日本の中古車は世界的に高く評価されており、海外からの需要も年々増加しています。これから自動車輸出ビジネスを始めようと考えている方に向けて、この記事では国内の車両をどのように輸出するのか、その具体的な手順と注意点について詳しく解説します。
自動車輸出の基本的な流れを理解しよう
自動車輸出は、単に車を海外に送るだけではなく、さまざまな法的・実務的なプロセスを踏む必要があります。以下が一般的な流れです。
- 仕入れ(オークションや買取)
- 輸出前整備・検査
- 抹消登録(輸出抹消)
- 通関手続き
- 海上輸送
- 現地での通関・登録
これらのステップを円滑に進めるためには、関連する法令や国際取引に関する知識も求められます。
ステップ1:車両の仕入れと買取
輸出用車両は主に中古車オークション(USS、TAAなど)や中古車販売店、個人からの買取などで入手します。オークションは台数・品質ともに安定しており、法人登録をすれば利用可能です。

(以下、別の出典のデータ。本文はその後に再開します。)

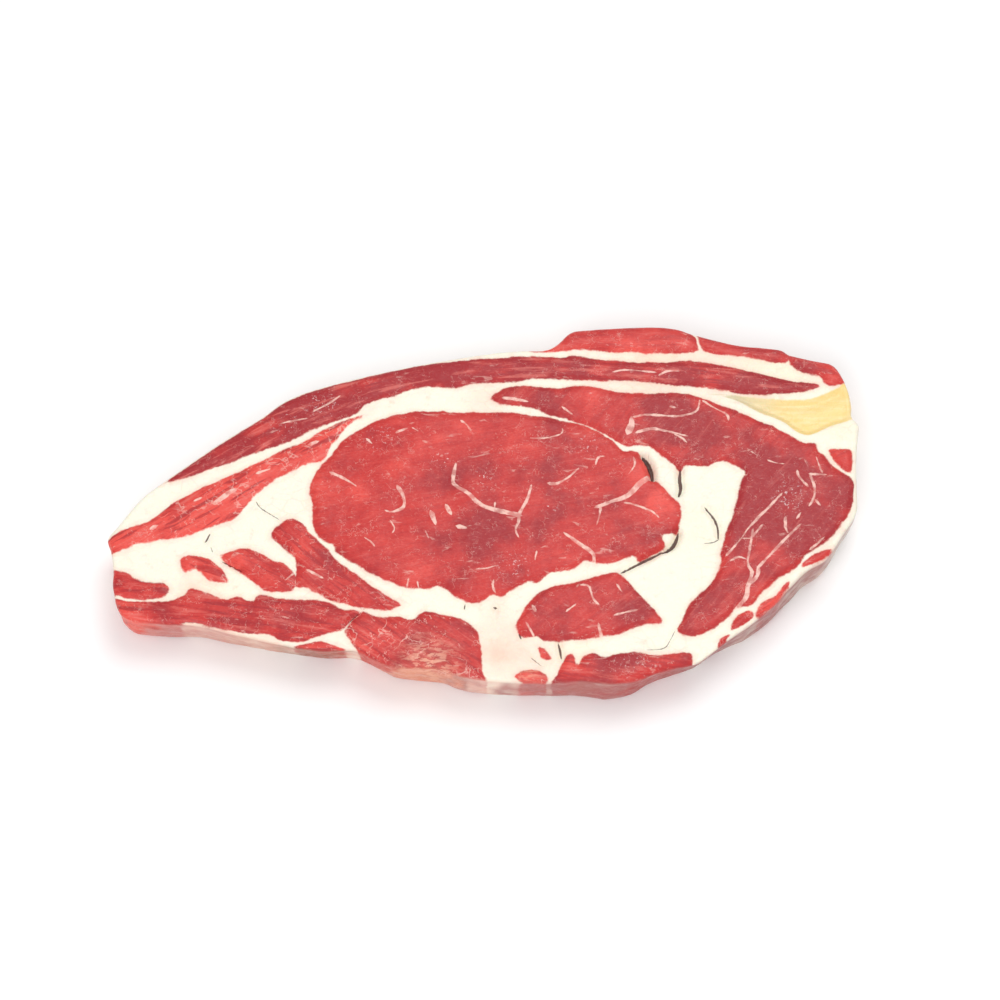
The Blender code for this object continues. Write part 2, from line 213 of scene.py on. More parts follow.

仕入れ時には、走行距離・事故歴・輸出規制などをチェックし、輸出に適した車かを見極めましょう。
ステップ2:輸出抹消登録と輸出許可
日本のナンバープレートが付いたままでは輸出できないため、輸出抹消登録を行います。これは陸運局で手続き可能で、「輸出予定届出証明書」を取得する必要があります。
同時に税関に対して「インボイス」や「パッキングリスト」などの書類を提出し、通関業者を通じて輸出許可を受ける流れです。
ステップ3:通関と船積み手配
通関業務は原則として通関士の資格を持った通関業者が代行します。ここで車両の内容や仕向地(輸出先国)、価格などが確認され、問題なければ船積み可能になります。
輸送方法には「RORO船(自走式)」と「コンテナ輸送」の2種類があり、輸出先やコスト、車両サイズによって適切な方法を選ぶ必要があります。
ステップ4:現地での通関・登録手続き
車が現地に到着した後は、輸入国側の税関で通関手続きが行われます。輸入関税や消費税などが課される場合もありますので、事前に調査が必要です。
その後、車両は現地の登録制度に従い、ナンバープレートを取得し、公道走行が可能になります。
実例:ケニアへの中古車輸出のケース
ケニアは日本の右ハンドル車にとって人気の輸出先です。ケニアでは車齢制限(最大8年)があり、輸出前に「JEVIC」という検査が義務付けられています。
また、港はモンバサ港を利用し、到着後は現地業者が買い手に販売する形式が一般的です。このように国によって規制や流れが異なるため、ターゲット国ごとの情報収集が重要です。
自動車輸出ビジネスに必要な届出と資格
法人を設立する場合、「古物商許可(警察)」や「税関輸出者コード」の取得が必要になります。また、輸出管理制度に基づく各種申告・書類作成も欠かせません。
さらに、海外取引をスムーズに行うためには、英語での商談・契約書作成スキルも求められるでしょう。
まとめ:しっかり準備して堅実なスタートを
自動車輸出ビジネスは世界的な需要があり、成長可能性の高い分野です。しかし、法的手続き・税関対応・現地事情など多岐にわたる知識と準備が必要不可欠です。
初めて取り組む方は、まずは小規模からスタートし、信頼できる通関業者・現地パートナーとの連携を大切にしながら、着実にノウハウを積み上げていくことが成功への第一歩となります。